Stated exercise -> Output, please, exactly those lines of the listing that come before the line with "return (b - a)", along with that line itself.

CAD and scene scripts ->
╔══
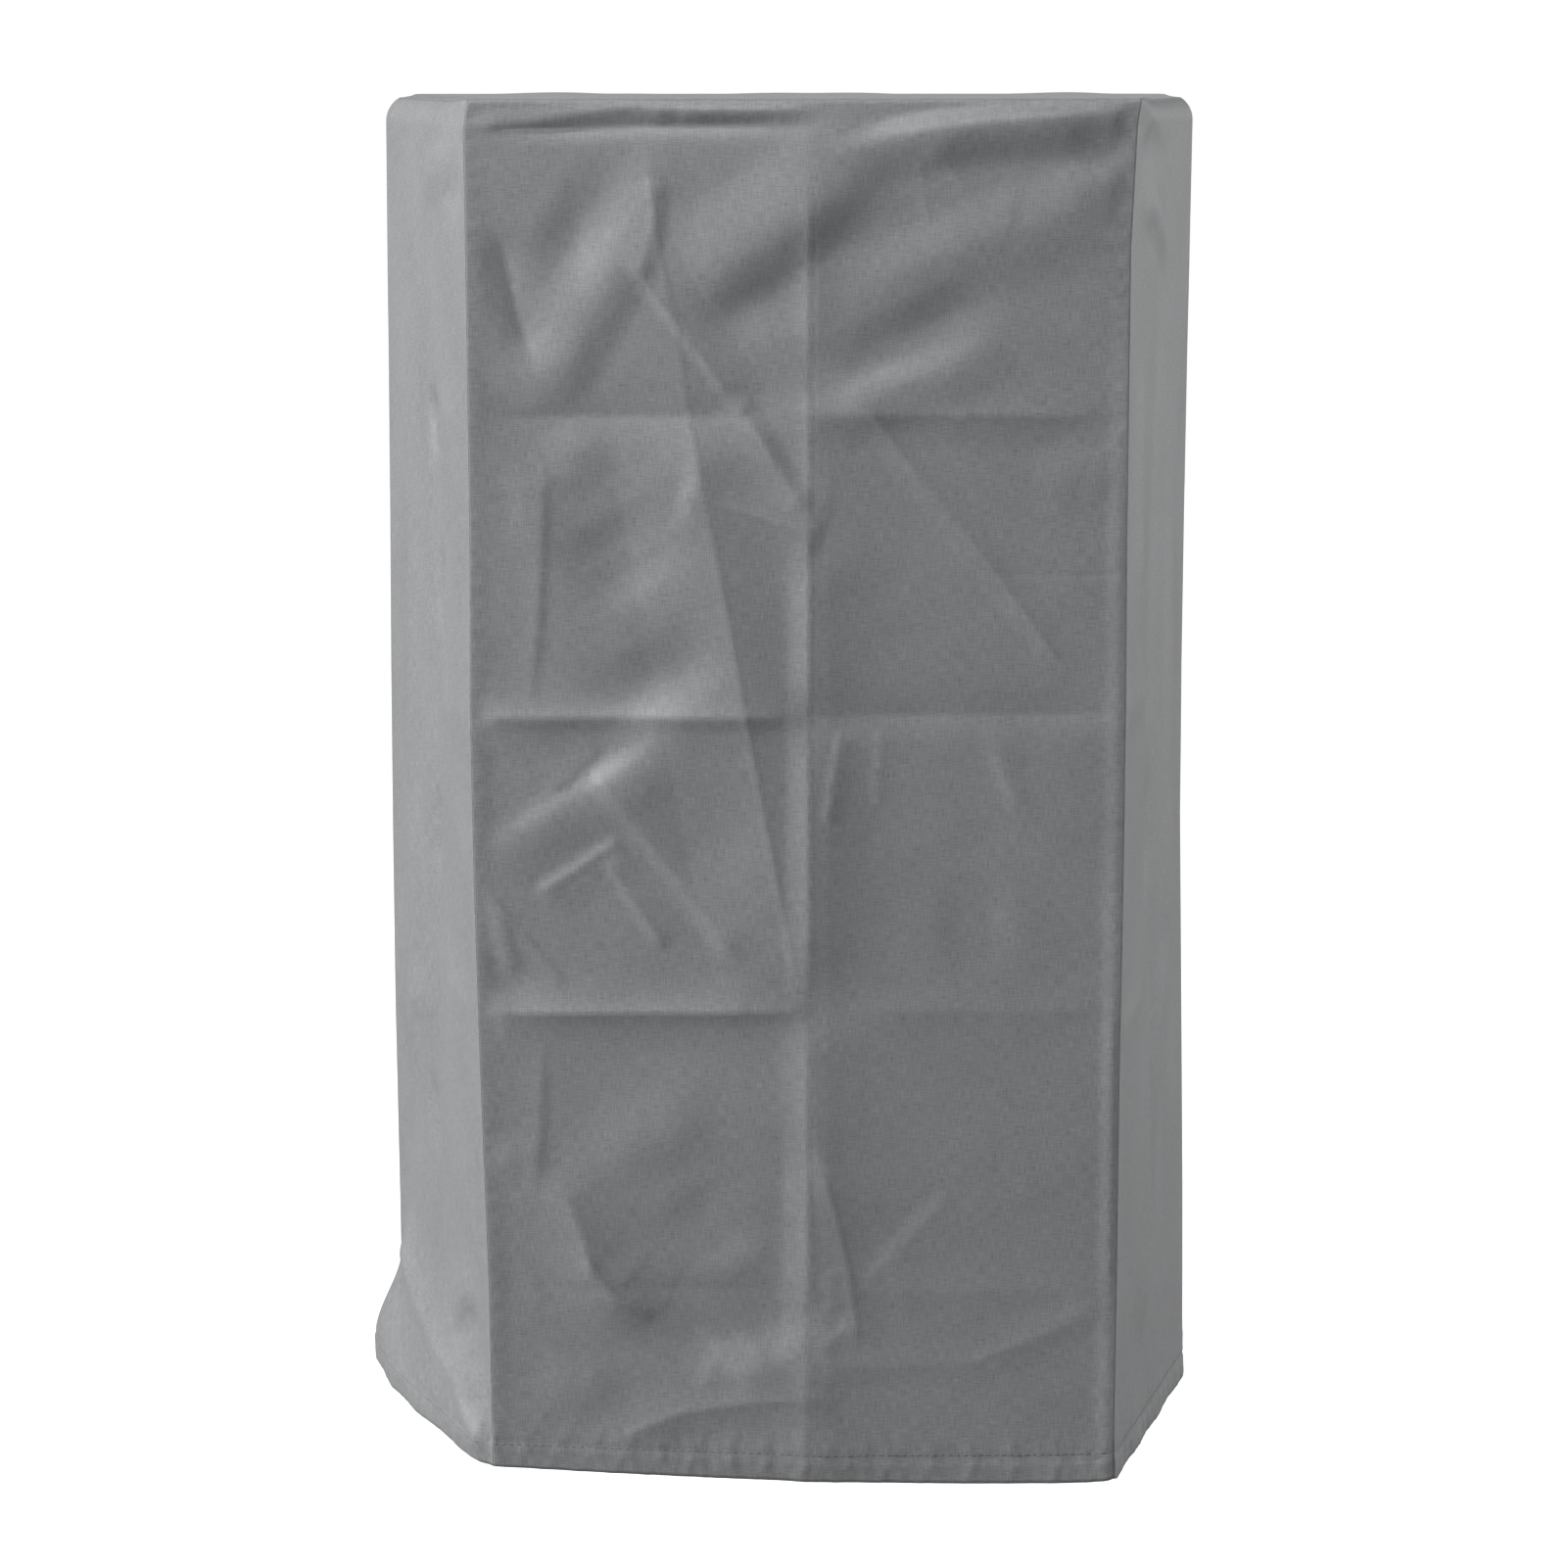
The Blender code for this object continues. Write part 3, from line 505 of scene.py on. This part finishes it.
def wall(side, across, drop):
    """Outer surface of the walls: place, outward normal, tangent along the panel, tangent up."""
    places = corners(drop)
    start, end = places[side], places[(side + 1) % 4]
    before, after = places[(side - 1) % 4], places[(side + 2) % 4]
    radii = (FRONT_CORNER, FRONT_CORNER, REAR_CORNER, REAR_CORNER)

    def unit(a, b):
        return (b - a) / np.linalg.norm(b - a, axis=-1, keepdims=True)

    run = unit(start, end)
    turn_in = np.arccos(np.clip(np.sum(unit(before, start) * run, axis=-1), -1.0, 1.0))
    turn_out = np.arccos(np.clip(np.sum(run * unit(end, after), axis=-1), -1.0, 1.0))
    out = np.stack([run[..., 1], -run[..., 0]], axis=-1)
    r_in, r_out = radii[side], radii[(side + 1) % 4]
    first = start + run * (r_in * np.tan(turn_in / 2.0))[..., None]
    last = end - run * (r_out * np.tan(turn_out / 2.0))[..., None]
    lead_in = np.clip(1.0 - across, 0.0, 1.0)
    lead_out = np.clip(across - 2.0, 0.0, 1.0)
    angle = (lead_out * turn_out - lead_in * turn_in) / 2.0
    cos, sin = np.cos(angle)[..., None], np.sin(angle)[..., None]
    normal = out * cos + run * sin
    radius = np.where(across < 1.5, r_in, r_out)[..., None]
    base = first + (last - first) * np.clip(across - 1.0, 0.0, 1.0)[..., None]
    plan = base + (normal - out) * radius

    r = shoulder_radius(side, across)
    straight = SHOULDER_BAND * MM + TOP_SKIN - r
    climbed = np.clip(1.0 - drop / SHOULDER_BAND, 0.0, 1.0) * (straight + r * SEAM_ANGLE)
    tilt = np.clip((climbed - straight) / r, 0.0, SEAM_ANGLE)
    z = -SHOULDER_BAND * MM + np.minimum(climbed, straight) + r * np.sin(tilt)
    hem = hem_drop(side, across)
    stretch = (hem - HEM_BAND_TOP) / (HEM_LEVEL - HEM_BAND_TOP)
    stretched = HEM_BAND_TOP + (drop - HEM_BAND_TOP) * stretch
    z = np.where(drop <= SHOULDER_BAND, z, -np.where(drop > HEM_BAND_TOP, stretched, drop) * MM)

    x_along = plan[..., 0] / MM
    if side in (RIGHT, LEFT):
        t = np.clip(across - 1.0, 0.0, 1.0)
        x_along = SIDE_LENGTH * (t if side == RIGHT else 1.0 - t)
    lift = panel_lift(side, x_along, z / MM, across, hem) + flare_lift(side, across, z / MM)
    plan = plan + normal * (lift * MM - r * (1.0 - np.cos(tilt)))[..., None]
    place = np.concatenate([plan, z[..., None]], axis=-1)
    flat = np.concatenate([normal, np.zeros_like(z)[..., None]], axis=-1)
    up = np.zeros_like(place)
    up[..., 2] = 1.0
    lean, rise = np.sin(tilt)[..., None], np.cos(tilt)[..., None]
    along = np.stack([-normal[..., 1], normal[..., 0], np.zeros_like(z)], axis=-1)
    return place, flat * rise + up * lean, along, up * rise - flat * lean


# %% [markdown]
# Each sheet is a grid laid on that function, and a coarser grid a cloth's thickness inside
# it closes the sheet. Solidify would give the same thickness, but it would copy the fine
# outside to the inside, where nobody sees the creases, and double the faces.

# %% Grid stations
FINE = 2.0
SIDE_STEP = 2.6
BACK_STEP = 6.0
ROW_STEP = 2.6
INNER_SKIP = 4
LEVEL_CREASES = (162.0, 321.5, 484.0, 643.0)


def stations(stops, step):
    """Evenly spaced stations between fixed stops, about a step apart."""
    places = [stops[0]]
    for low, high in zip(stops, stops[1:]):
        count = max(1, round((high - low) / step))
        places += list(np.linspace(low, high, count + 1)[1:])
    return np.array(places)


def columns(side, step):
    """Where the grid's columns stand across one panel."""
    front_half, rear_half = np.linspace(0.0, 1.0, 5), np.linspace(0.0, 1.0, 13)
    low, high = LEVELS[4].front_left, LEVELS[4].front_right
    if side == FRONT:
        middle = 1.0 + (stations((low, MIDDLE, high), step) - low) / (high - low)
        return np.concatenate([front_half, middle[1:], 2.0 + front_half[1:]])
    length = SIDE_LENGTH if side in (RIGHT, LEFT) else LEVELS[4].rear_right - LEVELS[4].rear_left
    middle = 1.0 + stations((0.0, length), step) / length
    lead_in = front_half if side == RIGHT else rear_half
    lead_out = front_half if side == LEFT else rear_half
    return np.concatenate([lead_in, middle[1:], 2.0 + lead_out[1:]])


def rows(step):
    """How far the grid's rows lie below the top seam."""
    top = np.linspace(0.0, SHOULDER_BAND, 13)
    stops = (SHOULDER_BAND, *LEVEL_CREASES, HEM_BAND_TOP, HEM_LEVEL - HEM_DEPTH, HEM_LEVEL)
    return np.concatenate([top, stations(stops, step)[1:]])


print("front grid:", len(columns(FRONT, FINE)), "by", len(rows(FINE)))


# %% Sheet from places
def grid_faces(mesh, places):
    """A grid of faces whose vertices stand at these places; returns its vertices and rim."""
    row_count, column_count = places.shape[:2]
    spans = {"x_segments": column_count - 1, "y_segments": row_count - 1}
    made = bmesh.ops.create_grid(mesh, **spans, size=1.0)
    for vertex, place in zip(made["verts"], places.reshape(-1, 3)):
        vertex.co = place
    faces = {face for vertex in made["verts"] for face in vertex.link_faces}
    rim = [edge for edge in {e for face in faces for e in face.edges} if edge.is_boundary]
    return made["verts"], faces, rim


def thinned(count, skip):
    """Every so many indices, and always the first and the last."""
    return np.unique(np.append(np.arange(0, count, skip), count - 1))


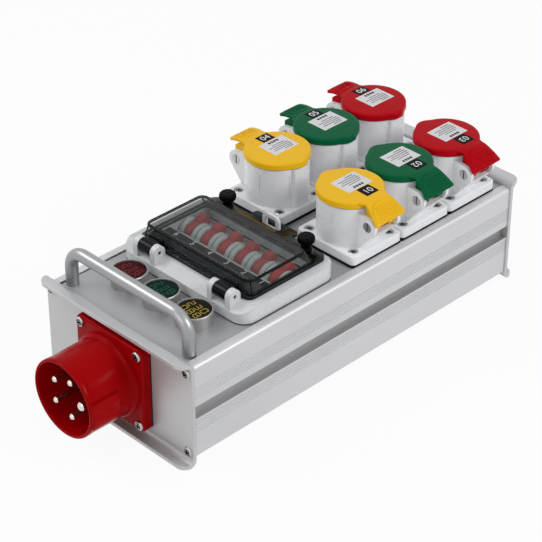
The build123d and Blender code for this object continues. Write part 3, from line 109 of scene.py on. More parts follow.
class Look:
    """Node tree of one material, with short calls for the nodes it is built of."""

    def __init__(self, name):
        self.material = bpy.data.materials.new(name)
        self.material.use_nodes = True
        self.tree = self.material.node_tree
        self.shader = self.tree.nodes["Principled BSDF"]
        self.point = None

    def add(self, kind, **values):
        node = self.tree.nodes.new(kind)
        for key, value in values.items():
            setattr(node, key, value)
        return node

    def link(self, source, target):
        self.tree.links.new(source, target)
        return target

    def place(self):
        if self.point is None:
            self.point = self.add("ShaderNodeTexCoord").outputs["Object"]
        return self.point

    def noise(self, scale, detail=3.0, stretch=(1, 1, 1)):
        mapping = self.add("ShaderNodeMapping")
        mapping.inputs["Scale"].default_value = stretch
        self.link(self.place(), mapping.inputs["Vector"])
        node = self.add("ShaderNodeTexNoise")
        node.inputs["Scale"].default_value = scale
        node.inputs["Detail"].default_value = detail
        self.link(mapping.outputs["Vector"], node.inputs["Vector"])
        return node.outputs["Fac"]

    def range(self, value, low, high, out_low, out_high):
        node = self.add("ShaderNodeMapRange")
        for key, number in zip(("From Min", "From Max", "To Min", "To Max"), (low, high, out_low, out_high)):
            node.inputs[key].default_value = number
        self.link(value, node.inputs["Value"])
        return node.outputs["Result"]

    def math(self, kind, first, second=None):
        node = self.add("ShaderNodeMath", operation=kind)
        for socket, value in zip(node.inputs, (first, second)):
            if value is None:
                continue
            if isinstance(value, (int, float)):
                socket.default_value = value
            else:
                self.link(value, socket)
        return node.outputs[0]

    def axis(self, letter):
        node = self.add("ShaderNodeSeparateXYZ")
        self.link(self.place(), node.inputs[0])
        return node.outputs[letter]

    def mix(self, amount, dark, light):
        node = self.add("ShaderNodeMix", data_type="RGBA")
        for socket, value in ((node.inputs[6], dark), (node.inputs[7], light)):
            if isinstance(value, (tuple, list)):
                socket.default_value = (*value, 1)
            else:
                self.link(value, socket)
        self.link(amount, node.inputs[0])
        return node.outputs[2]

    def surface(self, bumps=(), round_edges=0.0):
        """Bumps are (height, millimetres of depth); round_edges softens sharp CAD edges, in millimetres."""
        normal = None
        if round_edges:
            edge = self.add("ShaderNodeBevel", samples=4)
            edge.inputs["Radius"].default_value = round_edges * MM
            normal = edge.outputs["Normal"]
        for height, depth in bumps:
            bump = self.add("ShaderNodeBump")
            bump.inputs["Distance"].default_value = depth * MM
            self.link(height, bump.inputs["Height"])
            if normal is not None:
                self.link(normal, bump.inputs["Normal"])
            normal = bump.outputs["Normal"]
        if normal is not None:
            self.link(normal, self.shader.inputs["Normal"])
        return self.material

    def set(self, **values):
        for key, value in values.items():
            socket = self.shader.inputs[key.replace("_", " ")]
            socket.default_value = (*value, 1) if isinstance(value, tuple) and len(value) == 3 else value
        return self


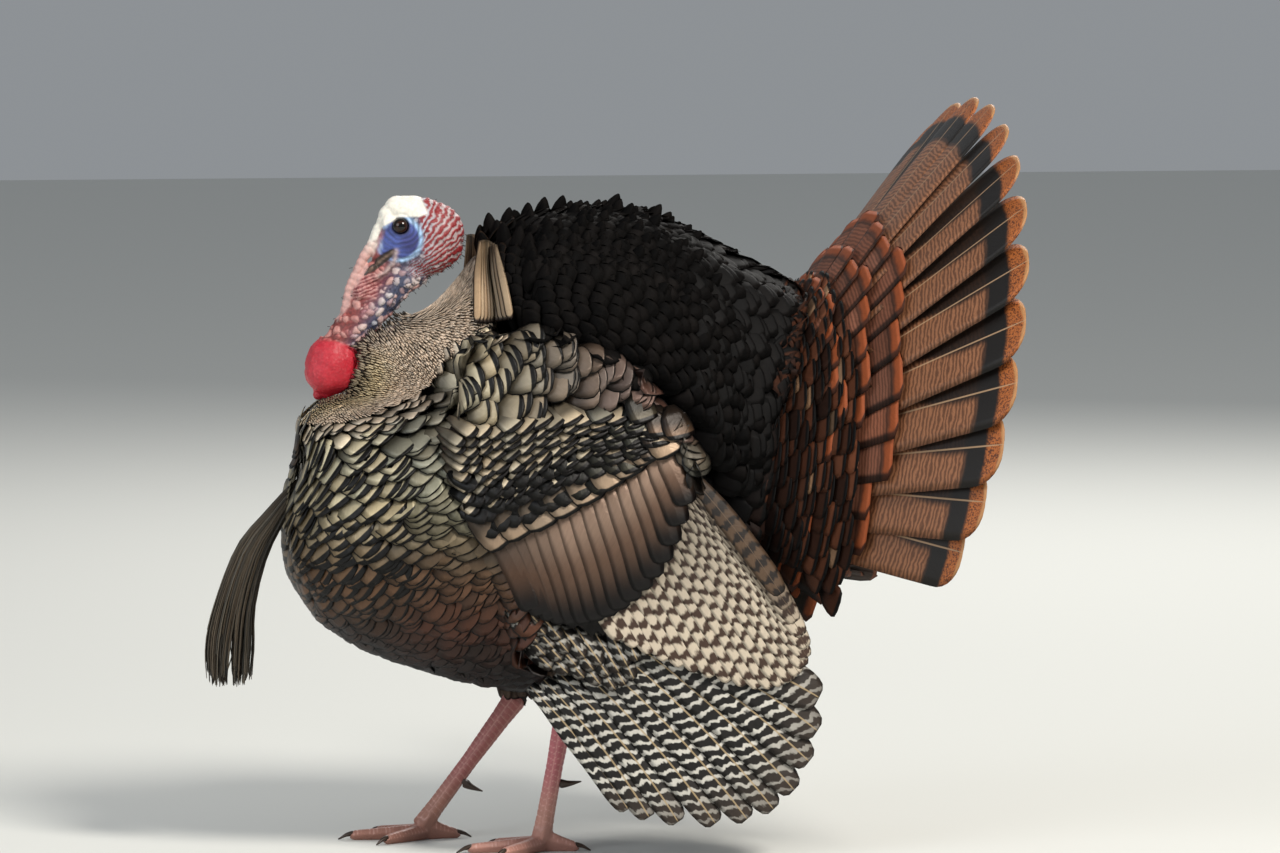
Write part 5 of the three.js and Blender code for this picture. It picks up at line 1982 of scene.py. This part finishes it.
╚══
Expected answer ->
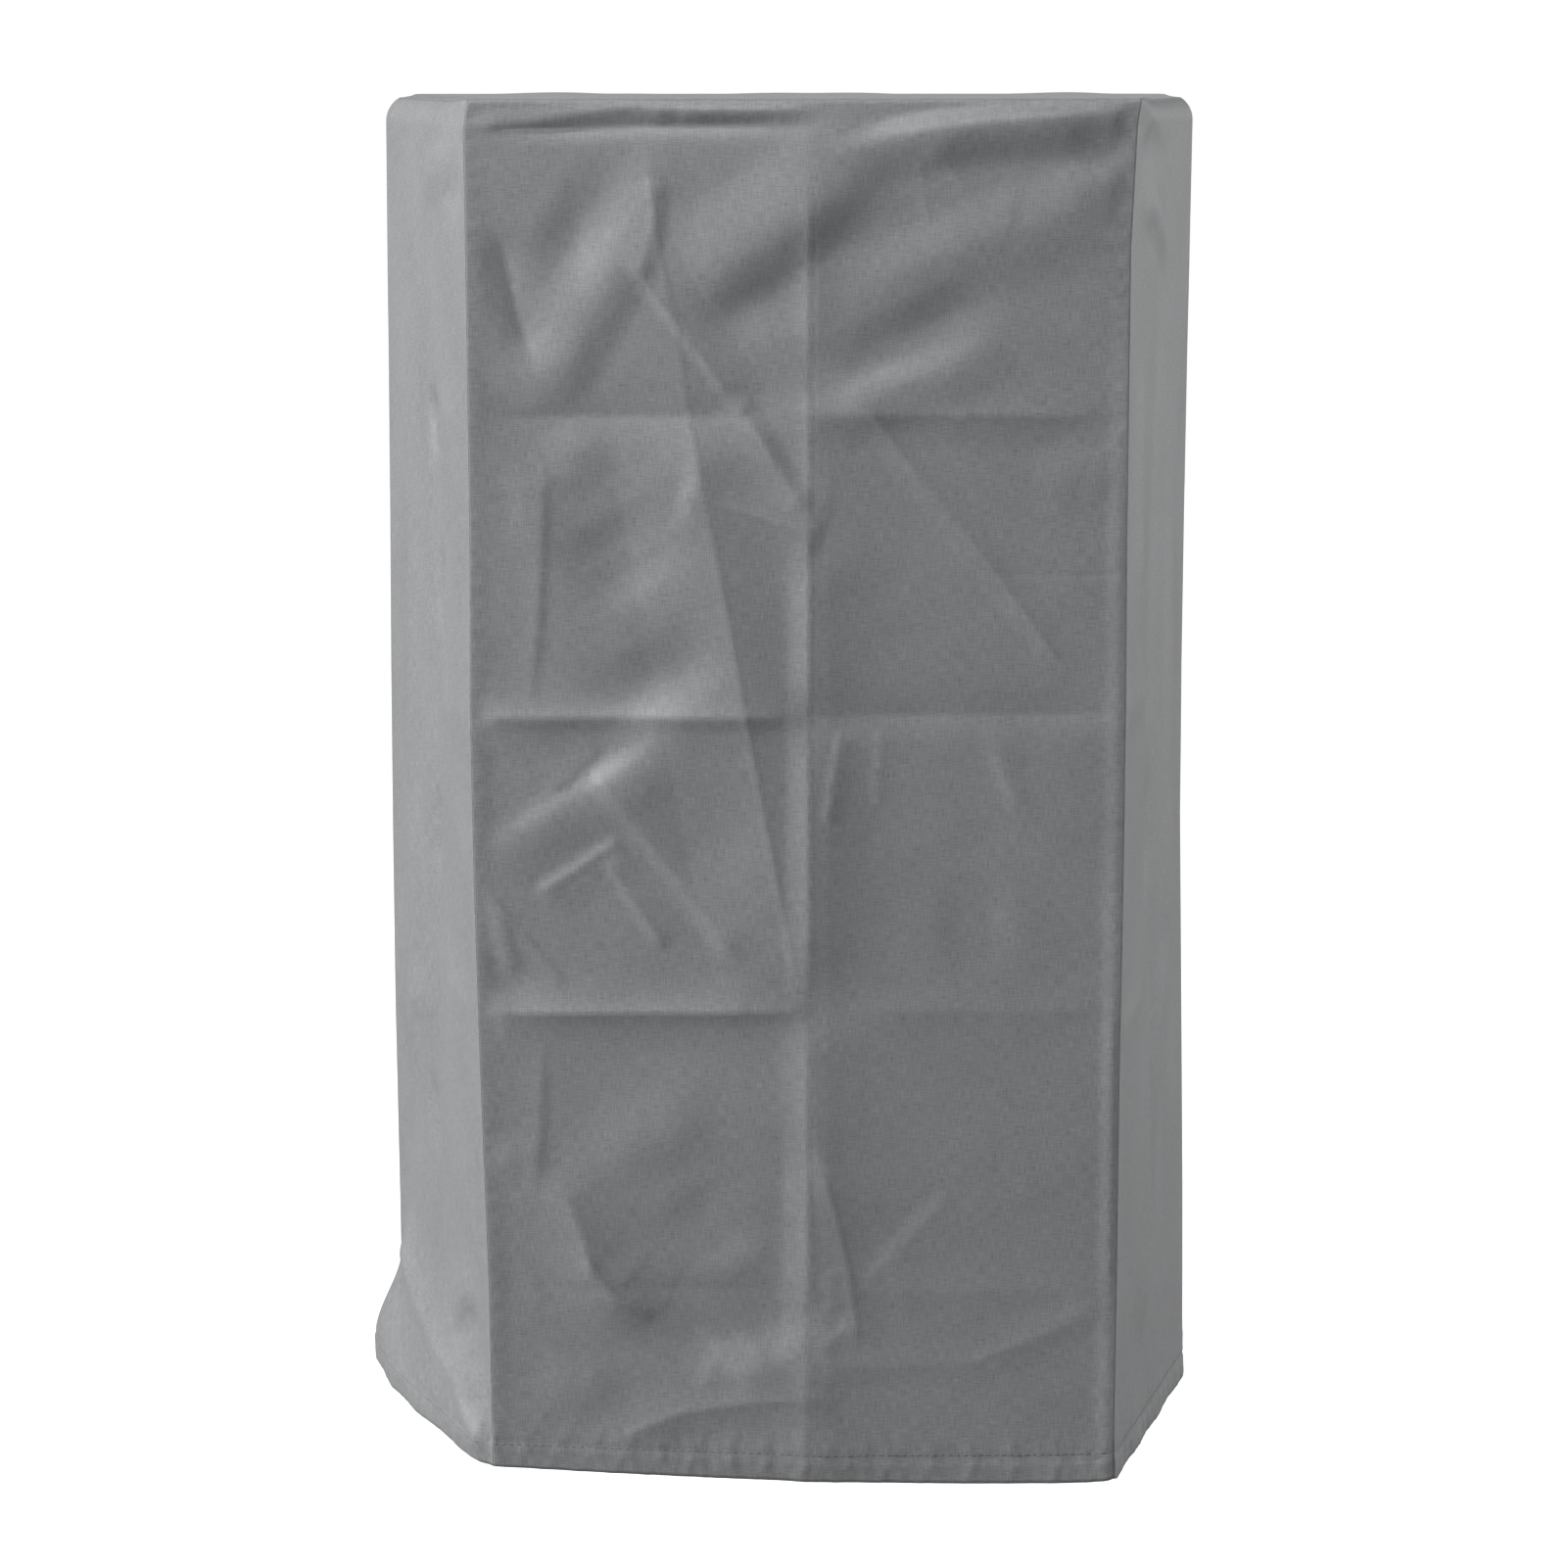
The Blender code for this object continues. Write part 3, from line 505 of scene.py on. This part finishes it.
def wall(side, across, drop):
    """Outer surface of the walls: place, outward normal, tangent along the panel, tangent up."""
    places = corners(drop)
    start, end = places[side], places[(side + 1) % 4]
    before, after = places[(side - 1) % 4], places[(side + 2) % 4]
    radii = (FRONT_CORNER, FRONT_CORNER, REAR_CORNER, REAR_CORNER)

    def unit(a, b):
        return (b - a) / np.linalg.norm(b - a, axis=-1, keepdims=True)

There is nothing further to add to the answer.